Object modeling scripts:
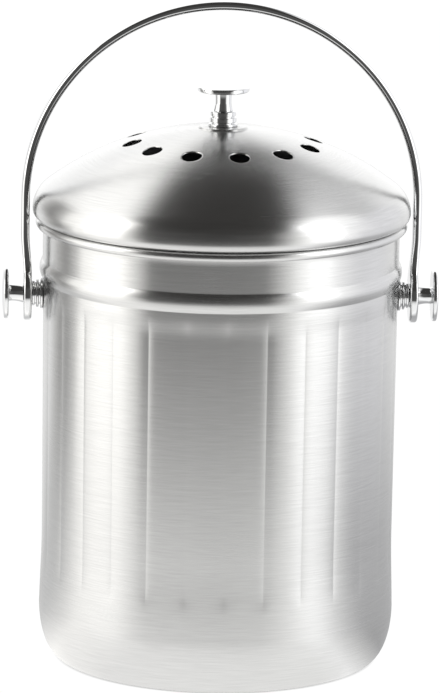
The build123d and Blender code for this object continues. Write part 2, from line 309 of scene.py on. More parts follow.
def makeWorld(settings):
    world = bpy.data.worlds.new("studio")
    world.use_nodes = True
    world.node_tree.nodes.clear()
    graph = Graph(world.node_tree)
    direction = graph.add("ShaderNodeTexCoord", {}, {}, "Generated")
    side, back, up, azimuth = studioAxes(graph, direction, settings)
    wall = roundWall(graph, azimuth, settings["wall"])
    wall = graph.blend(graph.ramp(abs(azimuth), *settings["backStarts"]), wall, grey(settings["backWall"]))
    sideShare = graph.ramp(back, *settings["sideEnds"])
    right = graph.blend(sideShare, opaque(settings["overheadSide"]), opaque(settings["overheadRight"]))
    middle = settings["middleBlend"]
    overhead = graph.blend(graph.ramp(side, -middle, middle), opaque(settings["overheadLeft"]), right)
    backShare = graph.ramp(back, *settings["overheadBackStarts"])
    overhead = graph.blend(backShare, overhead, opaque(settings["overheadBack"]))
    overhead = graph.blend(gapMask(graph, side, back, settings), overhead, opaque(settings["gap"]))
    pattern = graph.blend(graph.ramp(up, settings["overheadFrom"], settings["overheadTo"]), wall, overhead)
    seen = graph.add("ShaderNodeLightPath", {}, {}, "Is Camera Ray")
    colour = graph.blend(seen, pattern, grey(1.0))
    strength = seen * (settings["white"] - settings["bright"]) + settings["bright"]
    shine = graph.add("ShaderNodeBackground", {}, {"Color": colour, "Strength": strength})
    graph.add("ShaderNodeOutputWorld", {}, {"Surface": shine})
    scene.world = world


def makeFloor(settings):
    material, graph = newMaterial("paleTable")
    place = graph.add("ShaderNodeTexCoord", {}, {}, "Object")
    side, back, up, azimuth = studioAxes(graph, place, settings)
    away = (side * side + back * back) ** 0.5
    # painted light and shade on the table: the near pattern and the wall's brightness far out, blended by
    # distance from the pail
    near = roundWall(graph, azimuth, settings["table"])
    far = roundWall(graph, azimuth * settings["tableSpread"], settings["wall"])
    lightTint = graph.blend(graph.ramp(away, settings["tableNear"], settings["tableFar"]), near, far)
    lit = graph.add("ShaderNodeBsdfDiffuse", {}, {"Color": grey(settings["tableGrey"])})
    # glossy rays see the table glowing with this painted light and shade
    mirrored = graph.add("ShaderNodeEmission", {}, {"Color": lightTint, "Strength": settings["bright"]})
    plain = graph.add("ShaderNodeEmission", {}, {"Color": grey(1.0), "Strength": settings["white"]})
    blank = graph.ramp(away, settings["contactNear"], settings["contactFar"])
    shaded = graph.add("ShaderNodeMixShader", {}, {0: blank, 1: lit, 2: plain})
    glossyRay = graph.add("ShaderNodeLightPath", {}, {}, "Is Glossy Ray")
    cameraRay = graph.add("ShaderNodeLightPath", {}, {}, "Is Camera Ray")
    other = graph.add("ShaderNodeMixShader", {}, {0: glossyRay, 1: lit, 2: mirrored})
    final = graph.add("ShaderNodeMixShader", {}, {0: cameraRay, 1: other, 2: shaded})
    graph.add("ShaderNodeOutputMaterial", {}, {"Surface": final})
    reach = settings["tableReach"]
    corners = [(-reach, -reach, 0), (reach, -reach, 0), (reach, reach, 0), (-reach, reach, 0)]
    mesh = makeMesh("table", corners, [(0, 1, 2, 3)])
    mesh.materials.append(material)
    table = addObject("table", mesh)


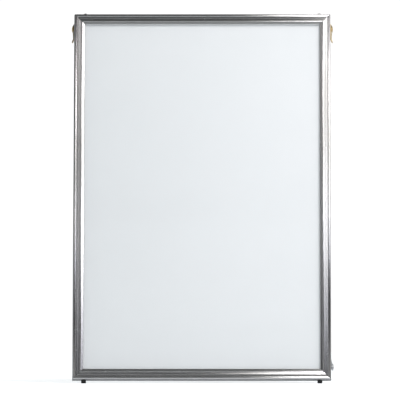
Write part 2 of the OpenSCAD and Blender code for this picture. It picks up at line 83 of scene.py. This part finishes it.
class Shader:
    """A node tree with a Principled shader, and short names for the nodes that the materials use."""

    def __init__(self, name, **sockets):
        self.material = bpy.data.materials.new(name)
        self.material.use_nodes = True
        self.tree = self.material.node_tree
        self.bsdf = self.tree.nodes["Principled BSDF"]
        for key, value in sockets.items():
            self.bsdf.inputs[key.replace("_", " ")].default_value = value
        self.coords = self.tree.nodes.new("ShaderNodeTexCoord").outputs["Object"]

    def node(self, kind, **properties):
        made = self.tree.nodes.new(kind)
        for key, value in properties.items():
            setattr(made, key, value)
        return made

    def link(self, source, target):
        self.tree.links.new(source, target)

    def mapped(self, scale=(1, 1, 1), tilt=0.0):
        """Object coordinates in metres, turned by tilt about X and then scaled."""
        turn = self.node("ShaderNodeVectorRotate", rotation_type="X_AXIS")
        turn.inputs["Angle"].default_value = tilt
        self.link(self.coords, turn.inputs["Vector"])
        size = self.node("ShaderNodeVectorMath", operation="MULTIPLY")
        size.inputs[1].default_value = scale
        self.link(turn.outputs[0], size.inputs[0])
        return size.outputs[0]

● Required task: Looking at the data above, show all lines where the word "part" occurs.

● Completed exercise:
The build123d and Blender code for this object continues. Write part 2, from line 309 of scene.py on. More parts follow.
Write part 2 of the OpenSCAD and Blender code for this picture. It picks up at line 83 of scene.py. This part finishes it.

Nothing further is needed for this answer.